Perhaps the most significant impact of empire on Europe was cultural. By the 1920s and 1930s there could have been few Europeans, in the cities of Europe at least, whose lives would not have been influenced in some way by empire. This was of course a process that went back several centuries, but in the nineteenth century this influence took on more profound forms. One can see this most obviously in language, as in the way Hindi words such as bungalow, pajamas, and thug, to name but a few, entered English, or in the way cheap tropical foodstuffs enriched the European diet. Empire also had an important impact in art and design, with the various colonial exhibitions set up by European governments, such as in London (1924) and Paris (1931), prompting new interest in colonial and African and Asian motifs.

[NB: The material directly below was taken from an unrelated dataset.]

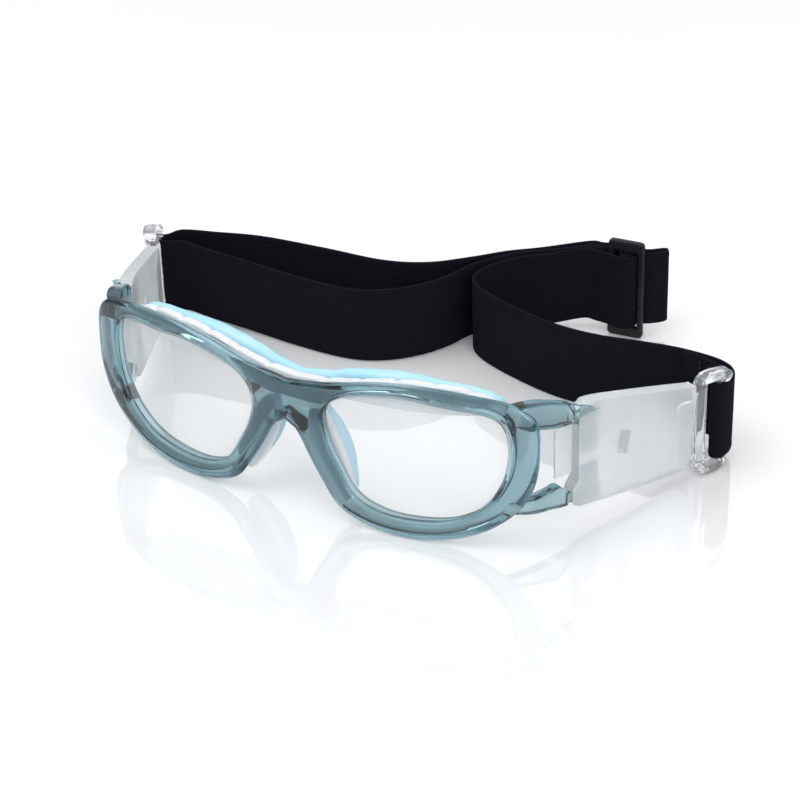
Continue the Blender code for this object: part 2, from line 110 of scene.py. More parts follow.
# Height of the strap's lower edge at each place
STRAP_AT_BUCKLE = 2.9
STRAP_ON_TABLE = 0.3
STRAP_AT_SLIDER = 4.0
SLIDER = (39.3, 127.6)
SLIDER_TURN = math.radians(5.0)
SLIDER_BAR_PITCH = 4.7
SLIDER_BAR = 1.8
SLIDER_HEIGHT = 32.0
SLIDER_RIM = 3.4
SLIDER_BEVEL = 0.42
# The strap's weave
CORD_PITCH = 0.9
WEFT_PITCH = 0.7


# ---------------------------------------------------------------- places and curves

def place(x, y, z):
    """Millimetres from the front of the bridge, with the table at z = 0, to metres in the frame."""
    return Vector((x, y - BACK_OFFSET, z)) * MM


def front_surface(x, z, depth):
    return place(x, WRAP * x * x + LEAN * (z - LEAN_HEIGHT) + depth, z)


def temple_point(side, along, out, z):
    x = HINGE[0] + math.sin(SPLAY) * along + math.cos(SPLAY) * out
    y = HINGE[1] + math.cos(SPLAY) * along - math.sin(SPLAY) * out
    return place(side * x, y, z)


def spline(points, steps, closed=False):
    """Catmull-Rom curve; steps(a, b) gives the pieces of the stretch from a to b."""
    count = len(points)
    result = []
    for i in range(count if closed else count - 1):
        if closed:
            four = [points[(i + k) % count] for k in (-1, 0, 1, 2)]
        else:
            four = [points[min(max(i + k, 0), count - 1)] for k in (-1, 0, 1, 2)]
        p0, p1, p2, p3 = (Vector(p) for p in four)
        pieces = steps(p1, p2)
        for j in range(pieces):
            t = j / pieces
            result.append(0.5 * (2 * p1 + (p2 - p0) * t + (2 * p0 - 5 * p1 + 4 * p2 - p3) * t ** 2
                                 + (3 * p1 - p0 - 3 * p2 + p3) * t ** 3))
    if not closed:
        result.append(Vector(points[-1]))
    return result


def loft_faces(bm, rings, ends=True):
    rows = [[bm.verts.new(p) for p in ring] for ring in rings]
    size = len(rows[0])
    for here, there in zip(rows, rows[1:]):
        for j in range(size):
            k = (j + 1) % size
            bm.faces.new((here[j], here[k], there[k], there[j]))
    if ends:
        bm.faces.new(rows[0])
        bm.faces.new(rows[-1][::-1])
    return rows


def finish_mesh(name, bm, mat, smooth_angle=40.0):
    bmesh.ops.recalc_face_normals(bm, faces=bm.faces)
    mesh = bpy.data.meshes.new(name)
    bm.to_mesh(mesh)
    bm.free()
    mesh.shade_smooth()
    mesh.set_sharp_from_angle(angle=math.radians(smooth_angle))
    obj = bpy.data.objects.new(name, mesh)
    obj.data.materials.append(mat)
    bpy.context.scene.collection.objects.link(obj)
    return obj


def loft(name, rings, mat, smooth_angle=40.0):
    bm = bmesh.new()
    loft_faces(bm, rings)
    return finish_mesh(name, bm, mat, smooth_angle)


def apply_modifiers(obj, smooth_angle=40.0):
    """Turn the object's modifiers into its mesh."""
    graph = bpy.context.evaluated_depsgraph_get()
    mesh = bpy.data.meshes.new_from_object(obj.evaluated_get(graph))
    obj.modifiers.clear()
    obj.data = mesh
    mesh.shade_smooth()
    mesh.set_sharp_from_angle(angle=math.radians(smooth_angle))
    return obj


def combine(obj, others, operation):
    """Boolean with several tool objects, which are then removed."""
    for other in others:
        cut = obj.modifiers.new("shape", "BOOLEAN")
        cut.operation = operation
        cut.solver = "EXACT"
        cut.object = other
        apply_modifiers(obj)
        bpy.data.objects.remove(other, do_unlink=True)
    return obj


def bevel(obj, width, segments=3, angle=35.0):
    edge = obj.modifiers.new("edge", "BEVEL")
    edge.width = width * MM
    edge.segments = segments
    edge.limit_method = "ANGLE"
    edge.angle_limit = math.radians(angle)
    edge.harden_normals = False
    return apply_modifiers(obj)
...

Pablo Picasso (1881–1973) and Henri Matisse (1869–1954), famously, were deeply influenced by their encounter with collections of African art in the 1900s, while colonial topics became the subject of interest to novelists, poets, filmmakers, and artists such as Rudyard Kipling (1865–1936), Joseph Conrad (1857–1924), Alphonse Daudet (1840–1897), and Julien Viaud (1850–1923).

Much of this interest in empires and colonial peoples lay within traditional structures of European fascination with an exotic "orient." Indeed, the most significant impact empire had was the impetus it gave to racial stereotyping in European society in these years. This process was reinforced by the influence of pseudoscientific racism in the late nineteenth century that propagated the idea that races had immutable identities and were ordered in a hierarchy of civilization; central to the whole imperial project was the notion of racial distinction between supposedly superior Europeans and supposedly inferior Africans, Asians, and Pacific islanders. Equally important, it should be noted, was the role of imperial expansion in reinforcing existing European constructions of femininity and masculinity.